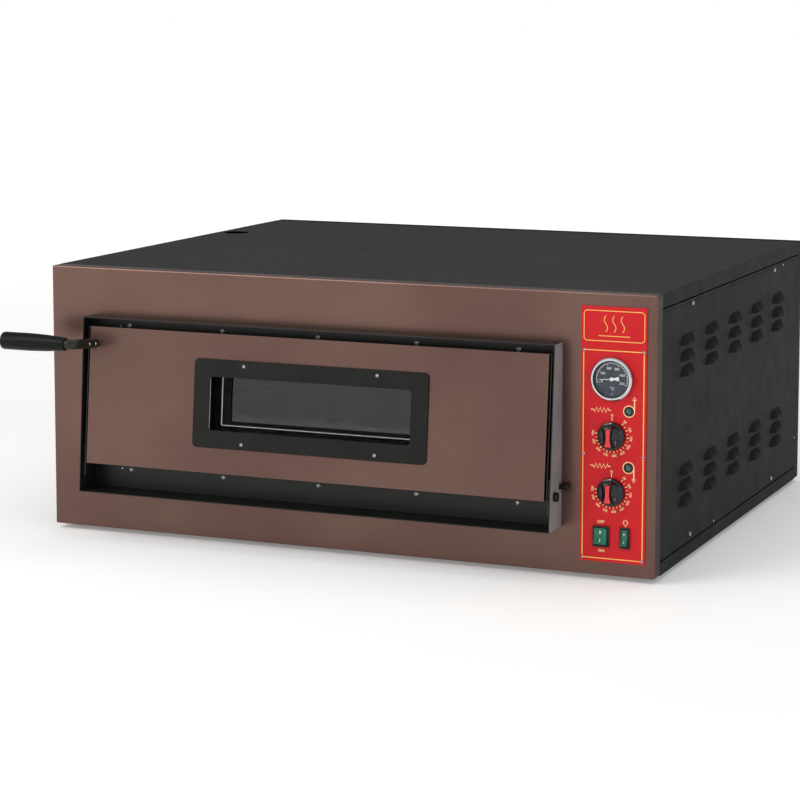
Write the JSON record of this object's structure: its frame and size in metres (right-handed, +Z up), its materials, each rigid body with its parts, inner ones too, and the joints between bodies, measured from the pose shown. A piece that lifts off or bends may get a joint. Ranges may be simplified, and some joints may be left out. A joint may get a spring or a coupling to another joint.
{
  "type": "countertop pizza oven",
  "caption": "Low wide electric pizza oven with a drop-down window door in a raised collar, side handle, red control strip and louvred sides.",
  "frame": {"origin": "middle of the bounding box's base, on the surface that the feet stand on", "axes": "+X to the viewer's right facing the door, -Y out of the front, +Z up"},
  "size_m": [1.0598, 0.9919, 0.428],
  "materials": {
    "bronze_metallic": "satin bronze metallic enamel on sheet steel",
    "satin_black": "satin black enamel on sheet steel",
    "grip_black": "black moulded phenolic",
    "switch_black": "black moulded plastic",
    "knob_black": "black moulded plastic",
    "gland_black": "black moulded nylon",
    "fascia_red": "red printed fascia plate",
    "bezel_chrome": "polished chrome ring",
    "zinc_steel": "bright zinc plated steel",
    "stainless": "brushed stainless sheet",
    "aluminised_steel": "aluminised steel sheet",
    "dial_slate": "slate grey dial and steel can",
    "needle_white": "white lacquered pointer",
    "glass_clear": "clear glass",
    "glass_smoked": "dark tempered oven glass",
    "lamp_green": "dark green translucent lens",
    "rocker_green": "green translucent rocker",
    "refractory_stone": "pressed refractory stone, coarse and dry",
    "rock_wool": "mineral wool slab",
    "heater_sheath": "oxidised heater sheath",
    "rack_steel": "oxidised mild steel bar",
    "rubber": "black rubber",
    "ceramic_white": "white steatite and plastic"
  },
  "bodies": {
    "casing": {"base_pan": "satin_black", "foot_front_left": "rubber", "foot_back_left": "rubber", "foot_front_right": "rubber", "foot_back_right": "rubber", "front_panel": "bronze_metallic", "top_cover": "satin_black", "side_panel_left": "satin_black", "side_panel_right": "satin_black", "back_panel": "satin_black", "inner_partition": "aluminised_steel", "chamber_liner": "aluminised_steel", "stone_rack": "rack_steel", "baking_stone_left": "refractory_stone", "baking_stone_right": "refractory_stone", "lower_element_left": "heater_sheath", "lower_element_right": "heater_sheath", "upper_element_left": "heater_sheath", "upper_element_right": "heater_sheath", "insulation_blanket": "rock_wool", "insulation_back": "rock_wool", "chamber_lamp_holder": "ceramic_white", "chamber_lamp_glass": "glass_clear", "mouth_collar": "satin_black", "hinge_bolt_left": "zinc_steel", "hinge_bolt_right": "zinc_steel", "door_stop_left": "satin_black", "door_stop_right": "satin_black", "control_fascia": "fascia_red", "thermometer_case": "dial_slate", "thermometer_bezel": "bezel_chrome", "thermometer_lens": "glass_clear", "upper_thermostat": "ceramic_white", "lower_thermostat": "ceramic_white", "upper_lamp": "lamp_green", "lower_lamp": "lamp_green", "main_switch_body": "switch_black", "light_switch_body": "switch_black", "cable_gland": "gland_black", "terminal_block": "ceramic_white"},
    "door": {"door_frame": "satin_black", "door_skin": "bronze_metallic", "door_insulation": "rock_wool", "door_inner_panel": "stainless", "window_frame": "satin_black", "window_glass_outer": "glass_smoked", "window_sleeve": "stainless", "window_glass_inner": "glass_smoked", "handle_rod": "satin_black", "handle_grip": "grip_black", "handle_screw_1": "zinc_steel", "handle_screw_2": "zinc_steel"},
    "upper_knob": {"upper_knob": "knob_black"},
    "lower_knob": {"lower_knob": "knob_black"},
    "thermometer_needle": {"thermometer_needle": "needle_white"},
    "main_rocker": {"main_rocker": "rocker_green"},
    "light_rocker": {"light_rocker": "rocker_green"}
  },
  "joints": [
    {"name": "door_hinge", "type": "hinge", "parent": "casing", "child": "door", "pos_m": [-0.0181, -0.41802, 0.127], "axis": [1, 0, 0], "range_deg": [0, 90]},
    {"name": "upper_knob_turn", "type": "hinge", "parent": "casing", "child": "upper_knob", "pos_m": [0.4546, -0.38582, 0.2181], "axis": [0, 1, 0], "range_deg": [0, 300]},
    {"name": "lower_knob_turn", "type": "hinge", "parent": "casing", "child": "lower_knob", "pos_m": [0.4546, -0.38582, 0.1346], "axis": [0, 1, 0], "range_deg": [0, 300]},
    {"name": "needle_swing", "type": "hinge", "parent": "casing", "child": "thermometer_needle", "pos_m": [0.4546, -0.38922, 0.3027], "axis": [0, 1, 0], "range_deg": [-10, 205]},
    {"name": "main_rocker_tip", "type": "hinge", "parent": "casing", "child": "main_rocker", "pos_m": [0.4394, -0.38582, 0.067], "axis": [1, 0, 0], "range_deg": [0, 18]},
    {"name": "light_rocker_tip", "type": "hinge", "parent": "casing", "child": "light_rocker", "pos_m": [0.4764, -0.38582, 0.067], "axis": [1, 0, 0], "range_deg": [0, 18]}
  ]
}
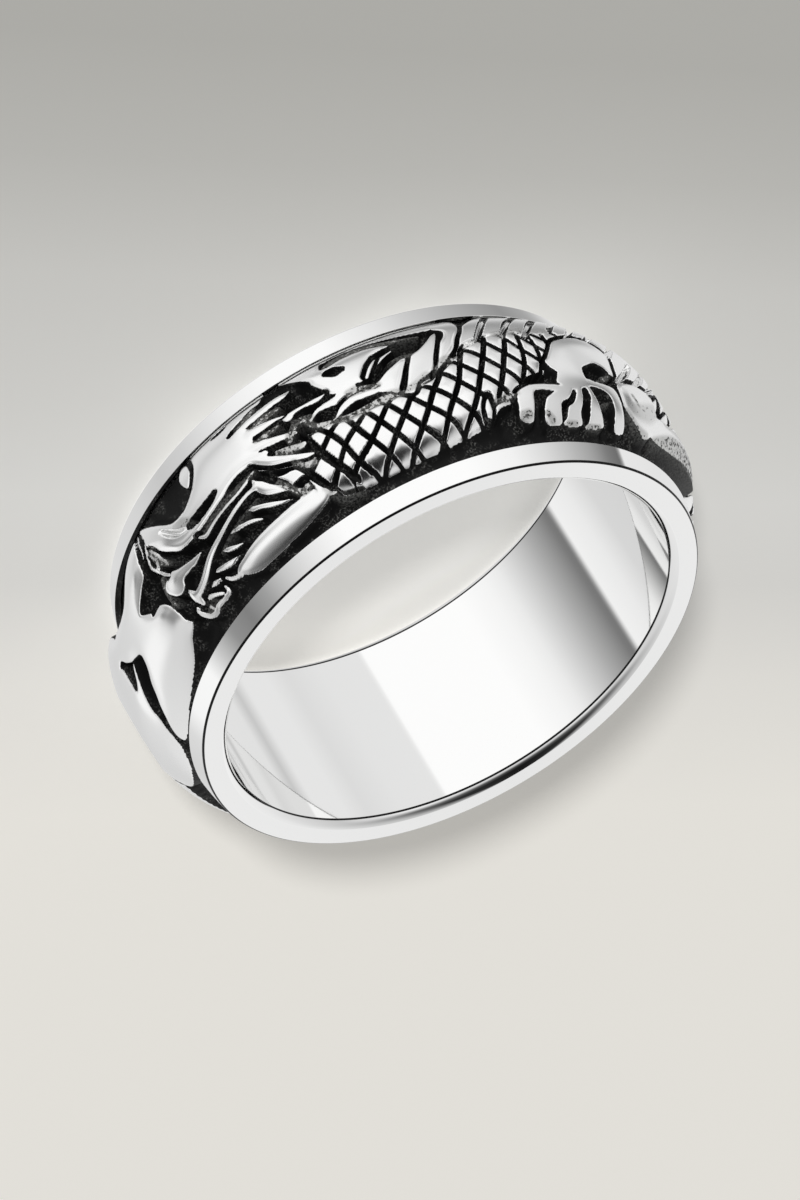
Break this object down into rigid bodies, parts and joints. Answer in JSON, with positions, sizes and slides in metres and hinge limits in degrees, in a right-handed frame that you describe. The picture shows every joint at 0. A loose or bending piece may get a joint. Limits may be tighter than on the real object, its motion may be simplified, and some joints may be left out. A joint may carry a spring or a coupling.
{
  "type": "spinner ring with a dragon in relief",
  "caption": "Silver finger ring with a plain channel-shaped base band and a cast dragon relief band that turns freely between its two raised rims.",
  "frame": {"origin": "middle of the ring's back face, which lies on the surface", "axes": "+Z along the bore, out of the front face; -Y toward the middle of the side of the dragon that the picture shows; +X to the side where the dragon's head faces"},
  "size_m": [0.0249, 0.0251, 0.009],
  "materials": {
    "polished_silver": "mirror-polished sterling silver",
    "oxidised_silver": "cast sterling silver, polished on its high parts and oxidised black in its hollows"
  },
  "bodies": {
    "base_band": {"base_band": "polished_silver"},
    "dragon_band": {"dragon_band": "oxidised_silver"}
  },
  "joints": [
    {"name": "dragon_spin", "type": "hinge", "parent": "base_band", "child": "dragon_band", "pos_m": [0, 0, 0.0045], "axis": [0, 0, 1], "continuous": true}
  ]
}
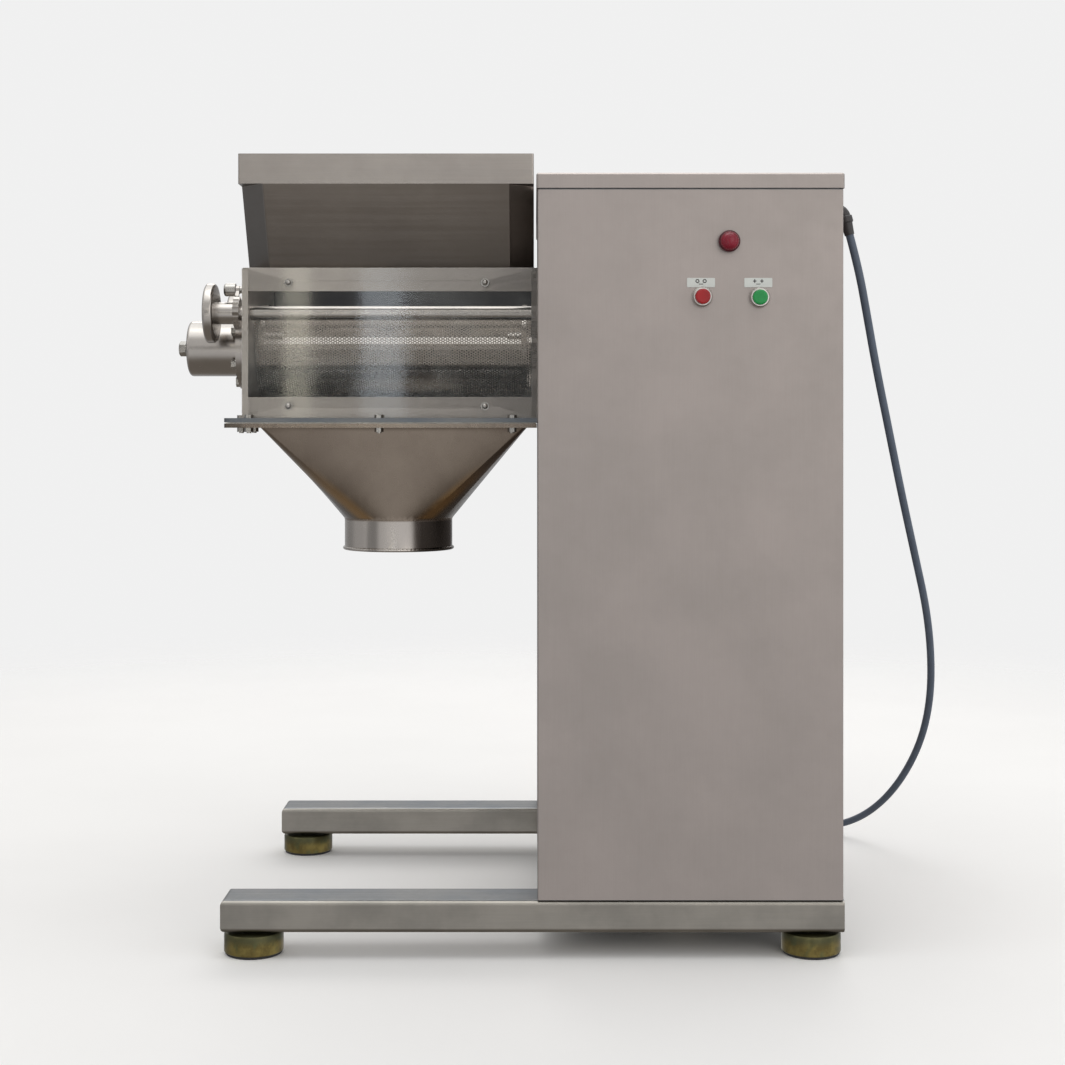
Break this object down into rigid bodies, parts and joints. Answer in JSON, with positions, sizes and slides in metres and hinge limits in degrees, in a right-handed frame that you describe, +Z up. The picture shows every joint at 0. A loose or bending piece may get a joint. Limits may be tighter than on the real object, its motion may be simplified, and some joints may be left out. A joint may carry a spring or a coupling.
{
  "type": "oscillating granulator",
  "caption": "Stainless oscillating granulator: drive column on a two-beam base, overhung chamber with swinging bar rotor and curved screen, hopper above, discharge cone below.",
  "frame": {"origin": "on the floor under the middle of the machine, without the supply lead", "axes": "+Z up, +X from the handwheel end towards the column's outer side, +Y from the operator's side to the back"},
  "size_m": [1.341, 1.0052, 1.263],
  "materials": {
    "brushed_panel": "grey brushed stainless sheet",
    "base_steel": "brushed stainless box section",
    "hopper_steel": "brushed stainless sheet",
    "polished_steel": "polished stainless",
    "machined_steel": "turned and ground steel",
    "fastener_steel": "bright fasteners",
    "frame_paint": "grey primer",
    "zinc_cup": "yellow zinc plating",
    "rubber_black": "moulded rubber",
    "clear_cover": "clear sheet",
    "cast_iron_green": "painted casting",
    "motor_paint": "enamel",
    "bronze": "cast bronze",
    "red_plastic": "translucent red",
    "green_plastic": "moulded green",
    "lens_red": "ribbed red lens",
    "dark_plastic": "black moulding",
    "silver_ring": "satin ring",
    "legend_white": "white engraved plate",
    "control_plastic": "light grey moulding",
    "cable_rubber": "slate grey jacket",
    "belt_rubber": "ribbed belt",
    "gasket_white": "food grade silicone",
    "plug_red": "moulded plug",
    "screen_steel": "perforated sheet"
  },
  "bodies": {
    "machine": {"base_frame": "base_steel", "foot_pads": "rubber_black", "foot_cups": "zinc_cup", "foot_studs": "fastener_steel", "column_frame": "frame_paint", "front_panel": "brushed_panel", "side_panels": "brushed_panel", "rear_panel": "brushed_panel", "top_lid": "brushed_panel", "door_hinges": "machined_steel", "pilot_lamp_bezel": "dark_plastic", "pilot_lamp_lens": "lens_red", "stop_button_bezel": "silver_ring", "start_button_bezel": "silver_ring", "legend_plates": "legend_white", "contact_blocks": "control_plastic", "contactor_panel": "control_plastic", "cable_gland": "dark_plastic", "power_cable": "cable_rubber", "cable_coil": "cable_rubber", "power_plug": "plug_red", "chamber_end_plates": "brushed_panel", "chamber_front_frame": "brushed_panel", "chamber_rear_wall": "brushed_panel", "chamber_flange": "base_steel", "window_cover": "clear_cover", "window_nuts": "fastener_steel", "hopper": "hopper_steel", "flange_gasket": "gasket_white", "chamber_bolts": "fastener_steel", "discharge_cone": "polished_steel", "bearing_housing": "machined_steel", "shaft_bearings": "machined_steel", "bearing_cap_nut": "fastener_steel", "screen_sheet": "screen_steel", "pawl_pins": "fastener_steel", "gearbox_housing": "cast_iron_green", "gearbox_cover": "cast_iron_green", "rack_guide": "bronze", "v_belts": "belt_rubber", "motor_body": "motor_paint", "motor_base": "frame_paint"},
    "rotor": {"rotor_shaft": "machined_steel", "rotor_end_discs": "machined_steel", "rotor_bars": "machined_steel"},
    "rack": {"gear_rack": "machined_steel"},
    "wheel": {"worm_wheel": "bronze"},
    "worm": {"worm_shaft": "machined_steel", "worm_pulley": "cast_iron_green"},
    "motor_rotor": {"motor_pulley": "cast_iron_green"},
    "front_clamp": {"front_clamp_tube": "machined_steel", "front_handwheel": "machined_steel"},
    "rear_clamp": {"rear_clamp_tube": "machined_steel", "rear_handwheel": "machined_steel"},
    "front_pawl_finger": {"front_pawl": "machined_steel"},
    "rear_pawl_finger": {"rear_pawl": "machined_steel"},
    "stop_button": {"stop_button_cap": "red_plastic"},
    "start_button": {"start_button_cap": "green_plastic"},
    "door": {"rear_door": "brushed_panel"},
    "latch": {"door_latch": "silver_ring"}
  },
  "joints": [
    {"name": "rotor_swing", "type": "hinge", "parent": "machine", "child": "rotor", "pos_m": [0, 0, 0.955], "axis": [1, 0, 0], "range_deg": [-180, 180]},
    {"name": "rack_slide", "type": "slide", "parent": "machine", "child": "rack", "axis": [0, 0, 1], "range_m": [-0.0943, 0.0943]},
    {"name": "motor_spin", "type": "hinge", "parent": "machine", "child": "motor_rotor", "pos_m": [0.3, 0, 0.278], "axis": [0, 1, 0], "continuous": true},
    {"name": "worm_spin", "type": "hinge", "parent": "machine", "child": "worm", "pos_m": [0.232, 0, 0.5074], "axis": [0, 1, 0], "continuous": true},
    {"name": "worm_wheel_spin", "type": "hinge", "parent": "machine", "child": "wheel", "pos_m": [0, -0.04425, 0.64], "axis": [1, 0, 0], "continuous": true},
    {"name": "front_clamp_turn", "type": "hinge", "parent": "machine", "child": "front_clamp", "pos_m": [0, -0.116, 1.0095], "axis": [1, 0, 0], "range_deg": [0, 180]},
    {"name": "rear_clamp_turn", "type": "hinge", "parent": "machine", "child": "rear_clamp", "pos_m": [0, 0.116, 1.0095], "axis": [1, 0, 0], "range_deg": [-180, 0]},
    {"name": "front_pawl_lift", "type": "hinge", "parent": "machine", "child": "front_pawl_finger", "pos_m": [0, -0.106, 1.0495], "axis": [1, 0, 0], "range_deg": [-35, 0]},
    {"name": "rear_pawl_lift", "type": "hinge", "parent": "machine", "child": "rear_pawl_finger", "pos_m": [0, 0.106, 1.0495], "axis": [1, 0, 0], "range_deg": [0, 35]},
    {"name": "stop_press", "type": "slide", "parent": "machine", "child": "stop_button", "axis": [0, 1, 0], "range_m": [0, 0.004], "stiffness_N_per_m": 900},
    {"name": "start_press", "type": "slide", "parent": "machine", "child": "start_button", "axis": [0, 1, 0], "range_m": [0, 0.004], "stiffness_N_per_m": 900},
    {"name": "rear_door_swing", "type": "hinge", "parent": "machine", "child": "door", "pos_m": [0.513, 0.382, 0.635], "axis": [0, 0, 1], "range_deg": [-110, 0]},
    {"name": "door_latch_turn", "type": "hinge", "parent": "door", "child": "latch", "pos_m": [0.148, 0.389, 0.635], "axis": [0, 1, 0], "range_deg": [-90, 0]}
  ],
  "couplings": [
    {"joint": "rack_slide", "follows": "rotor_swing", "m_per_rad": 0.03},
    {"joint": "worm_spin", "follows": "motor_spin", "ratio": 0.89105},
    {"joint": "worm_wheel_spin", "follows": "motor_spin", "ratio": 0.044553}
  ]
}
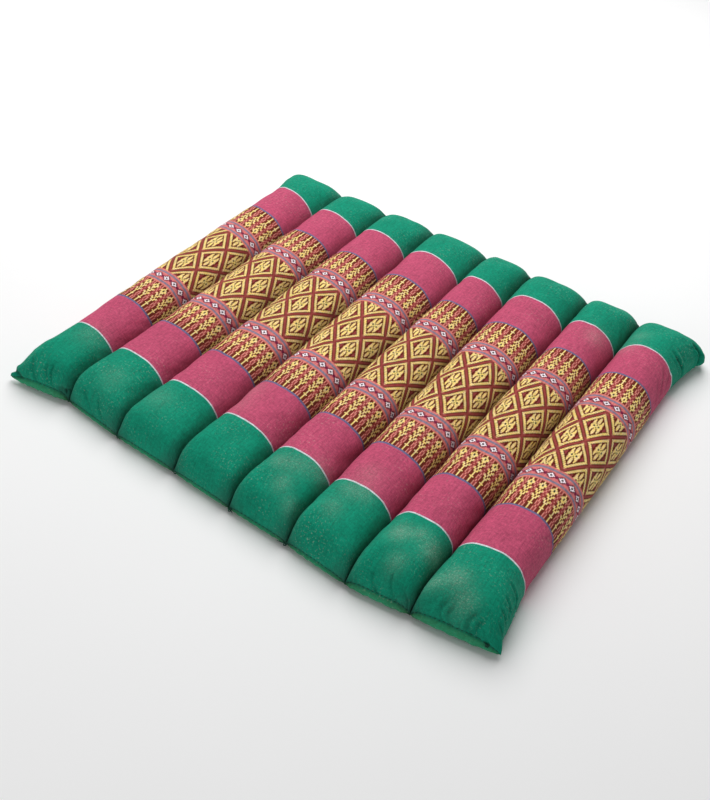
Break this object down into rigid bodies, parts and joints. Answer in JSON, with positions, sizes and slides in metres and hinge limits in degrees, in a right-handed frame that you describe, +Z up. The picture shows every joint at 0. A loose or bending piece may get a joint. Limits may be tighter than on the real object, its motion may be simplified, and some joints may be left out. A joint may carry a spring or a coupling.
{
  "type": "flat meditation cushion",
  "caption": "Flat filled floor cushion of parallel sewn tubes in banded woven cloth, for sitting or kneeling on.",
  "frame": {"origin": "middle of the underside, on the surface that the cushion lies on", "axes": "+X across the tubes, +Y along the tubes, +Z up through the cushion's thickness"},
  "size_m": [0.5666, 0.5056, 0.047],
  "materials": {
    "cloth": "matte cotton weave in bands of green, magenta, and yellow on brown-red"
  },
  "bodies": {
    "root": {"cushion": "cloth"}
  },
  "joints": []
}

**Do this**
Exactly how many lines in the data above contain the word "from"? Respond with the number and nothing more.

**Solution below**
2